When the heart is one-and-twenty.'”

The Davis Version:

“Oh dear! It’s just as they used to say in my poor mother’s patois:

‘Fall in love with a dog’s bum,

And thou’ll think it pretty as a plum.'”

Proust can’t be discussed without talking about time. Hitchens relates how as a child he was told that Oxford-to Woodstock was 10 miles apart, and he always imagined any future distance of 10 miles to be essentially this small journey. It told him, warmly, that he was nearly home. Proust is all about time and mnemonic devices that unleash floods of memory, but it’s also about “slowing [time] down, if not exactly holding it up, so as to enable himself to take longer sips of the precious but evaporating fluid.” Nicely put, Hitch.

On James Joyce and Ulysses:

Hitchens knocks this one out of the park! My favourite for sure. He nails Joycean double and triple entendres while describing neatly the humour, the fun, and the humanity in it. Wordplay is often considered snobby or stuffy, and this review rightly makes Joyce seem like a devoted humanist as lewd and funny as he was sophisticated!

He begins with a “Joycean” joke. A surly English overseer sees what he thinks is a bum Irishman approaching him for work, shabby and pipe in mouth. The supervisor says, “You don’t look to me like you know the difference between a girder and a joist.” “I do too!” The Irishman says indignantly, “The first of them wrote Faust and the second one wrote Ulysses.” This is paraphrased for brevity, but the point is, at Hitchens puts it, it doesn’t just revenge itself on the English caricature of the Irish as stupid (of all things…the people of Yeats, Swift, Shaw, and Wilde!), but this mutable brand of English is very much Joyce’s native language. He goes on in it indefinitely.

Hitchens is especially great describing how much masturbation and other bodily functions (burping, shitting, farting, nose picking, a lot more) figure into the novel. It’s not just vulgar: Joyce inverts the historically accepted search for finding heroism in war and killing by placing the body centrally in the human condition. Of course, added to this is the impossibly sophisticated “ventriloquizing” of Shakespeare in young Stephen’s  round table discussion of art, and the general theme of Greek and Jewish culture coming together in the uniting of Leopold Bloom, the Earthy wandering Jew figure, with Stepehen Dedaulus, the intellectual with the Greek name. “The great Victorian Matthew Arnold thought that the true cultural balance was between Hellenism and Hebraism, or between the polytheistic, the philosophical, and the aesthetic and the spare, stern monotheism of the Old Testament.” In Ulysses, these two traditions in the climax of the book, and of Western literature, are enshrined together when the two men piss side-by-side outside Leopold’s house after a very long day/novel. This wonderfully parodies Homer’s “golden bow,” the bow and arrow Odysseus strings before killing the suitors. (Joyce describes the piss stream, the “golden bow,” at length.) Joyce profoundly and humorously prefers a glorified porch piss to killing, even if the suitors had it coming (it was sanctioned by Zeus’s thunderbolt, a divine authority Joyce is unwilling to abide by).

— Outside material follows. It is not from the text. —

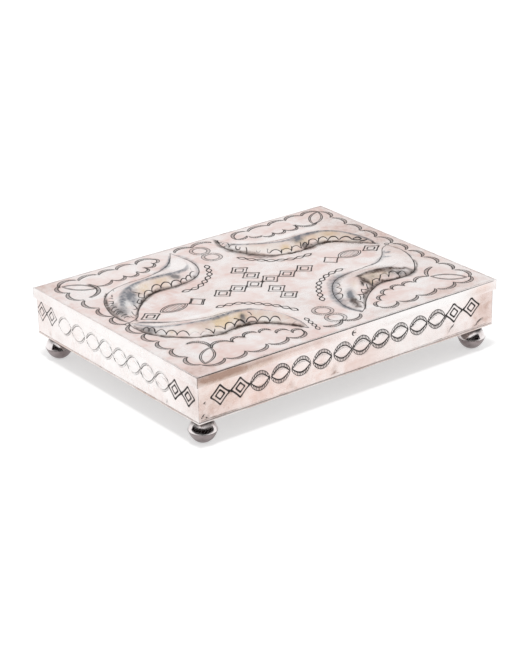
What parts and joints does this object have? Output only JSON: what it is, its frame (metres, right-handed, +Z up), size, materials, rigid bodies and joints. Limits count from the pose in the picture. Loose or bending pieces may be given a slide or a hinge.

Hitchens points out that on the day Ulysses takes place, June 16, 1904, papers reported “…a war between Japan and Russia that would curtain-raise the events leading up to the great war of 1914.” Also, it was the first time Joyce got a hand job from Nora Barnacle, who he’d go on to love and marry. This accounts for the date.  Hitchens includes Joyce’s description of the formative moment: “You who slid your hand down inside my trousers and pulled my shirt softly aside and touched my prick with your long tickling fingers and gradually took it all, fat and stiff as it was, into your hand and frigged me slowly until I came off through your fingers, all the time bending over me and gazing out of your quiet saintlike eyes.” Joyce would go on to inspire first-rate writers like E.L. James. Hitchens calls Ulysses, “A mastur-piece.” Yup.

In sum:

In the introduction of Hitchens’ anthology, he states, “I wake up every day with a pervading sense of disgust and annoyance.” He muses on how good his life is, but despite all the things he loves, it’s natural, and in a lot of way more practical, to write about what’s horrible and needs fixing. This describes much of his political and religious musing, but this isn’t all there is to the man! He writes lovingly about Kingsley Amis, Evelyn Waugh, Borges, Bob Dylan, Huxley, and more. When it comes to the omission concerning probably my favourite writer, he says,”If you ask me why there’s no Nabokov the answer is quite simply because I am not ready. This is a love that matures in the cask, if you will, and deepens with time.” He was full of love and humour, and supremely wide in scope.

Despite all this, I bet there are religious people who still believe that, as an atheist, Hitchens, who like Augie was of an omnivorous education of his own making, was lacking in pleasure and moral ballast. To these imbeciles I can say nothing more, and I doubt they’ve read this far, if at all. But to the rest, I am glad to shine a light on the darkened corner of a man’s ouevre who, despite dying, hasn’t totally left the spotlight.

May he be remembered with Hitchensian breadth.